My own experience suggests that the actual size of chainring/sprocket doesn't make much difference to the ease at which the cranks can be turned, what matters is the ratio.

For a given ratio, tests show that a large chainring/ large sprocket is more efficient and more durable than a small  chainring/ small sprocket. So, unless there is another constraint, such as Chainglider compatibility in my case, I generally go for the largest practical chainring/sprocket combination. I experienced this in practice when I had a small-wheel Moulton with derailleur gears, the 11T sprocket ncessary to get a decent top gear with the largest chainring I could find at the time felt rough and wore quickly.

As far as crank lengths go, despite my 1m80 height I use 150 or 155 mm cranks, which I spin faster than the standard 170 mm cranks. By reducing the gear ratios, I get about the same speed as before I changed from 170 mm (now a few decades ago), with the advantage of no longer having the knee problems I had with standard cranks.

In addition to a higher average cadence, I found that I could vary cadence more than with long cranks, increasing if necessary if I need to go faster for a short period, or reducing on very steep hills if I have run out of lower gears. But crank length is personal, I knew a small lady who used 175 mm cranks without problems.

One issue with comparing a Mercury with a gravel bike is that the first has a hub gear while the second is a derailleur bike. If the hub gear is reatively new, it will probably be less efficient than the derailleur, as hub gears have a "breaking-in" period after which they are a bit more efficient than when new. The Rohloff is also most efficient in gear 11, and generally in the top 7, and a bit less efficient in the lower 7 gears, while a derailleur gear is generally least efficient in the highest gears with the smallest sprockets.
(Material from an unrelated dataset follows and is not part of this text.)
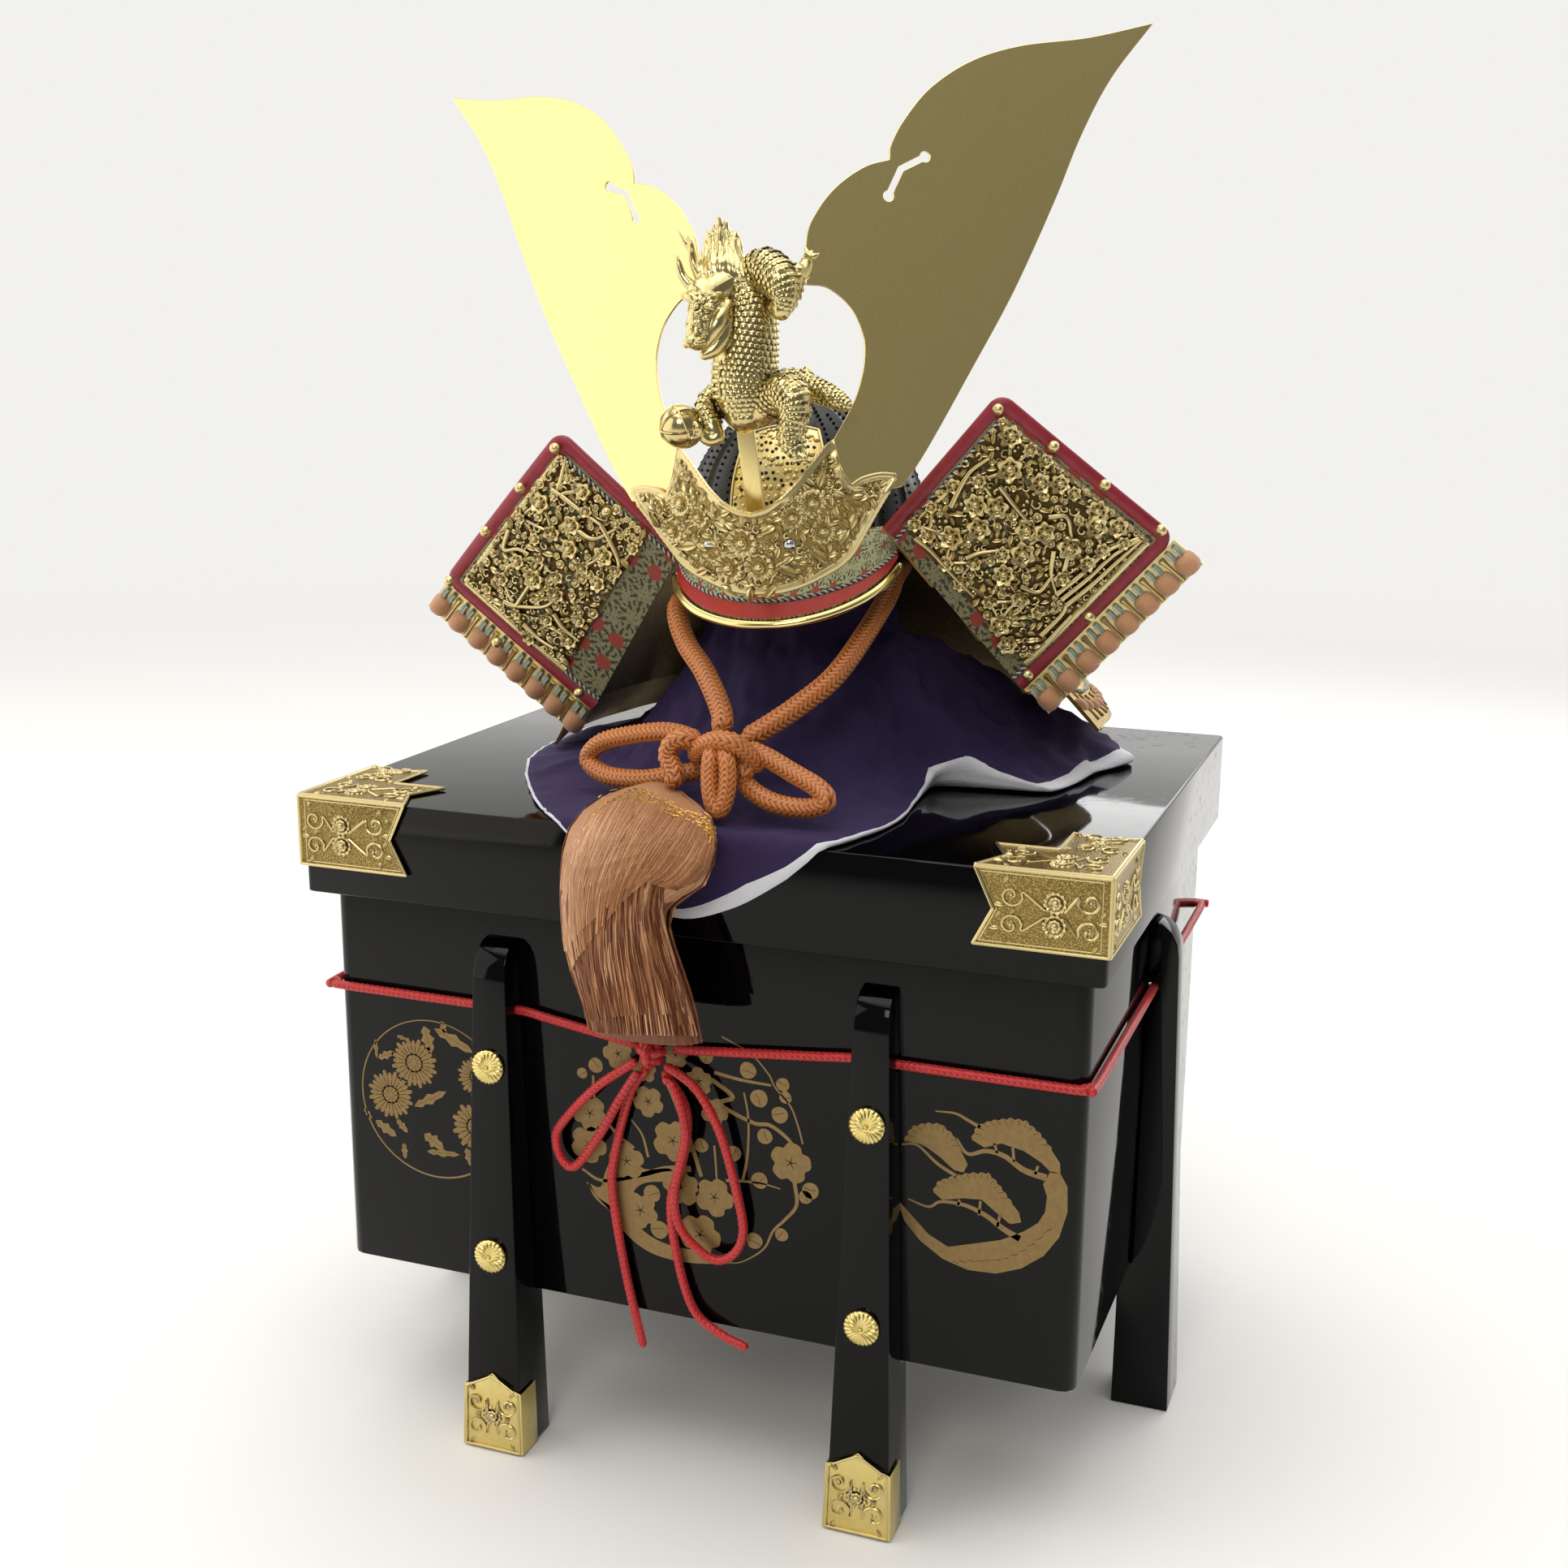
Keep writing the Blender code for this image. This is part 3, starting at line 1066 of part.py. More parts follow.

There are charts on the Internet that show this effect.

It miht be worth elaborating, Ray, on your report that climbing on the Mercury is a lot harder.

The shorter crank arms would decrease the torque you could produce for a given effort but we're talking only a couple of per cent and the Merc's shorter gearing would much more than make up for that.

Similarly, the weight differential will be small as a proportion of total weight, including rider.

So on its face, your report doesn't make much sense unless your Merc has some brake drag. But you might mean something that you haven't  captured explicitly.

When it comes to bicycles, generally the word lever is either for a shift lever or brake lever.

Crank arms or crankarms are the parts that your pedals are attached to.  Some abbreviate crankarms to cranks.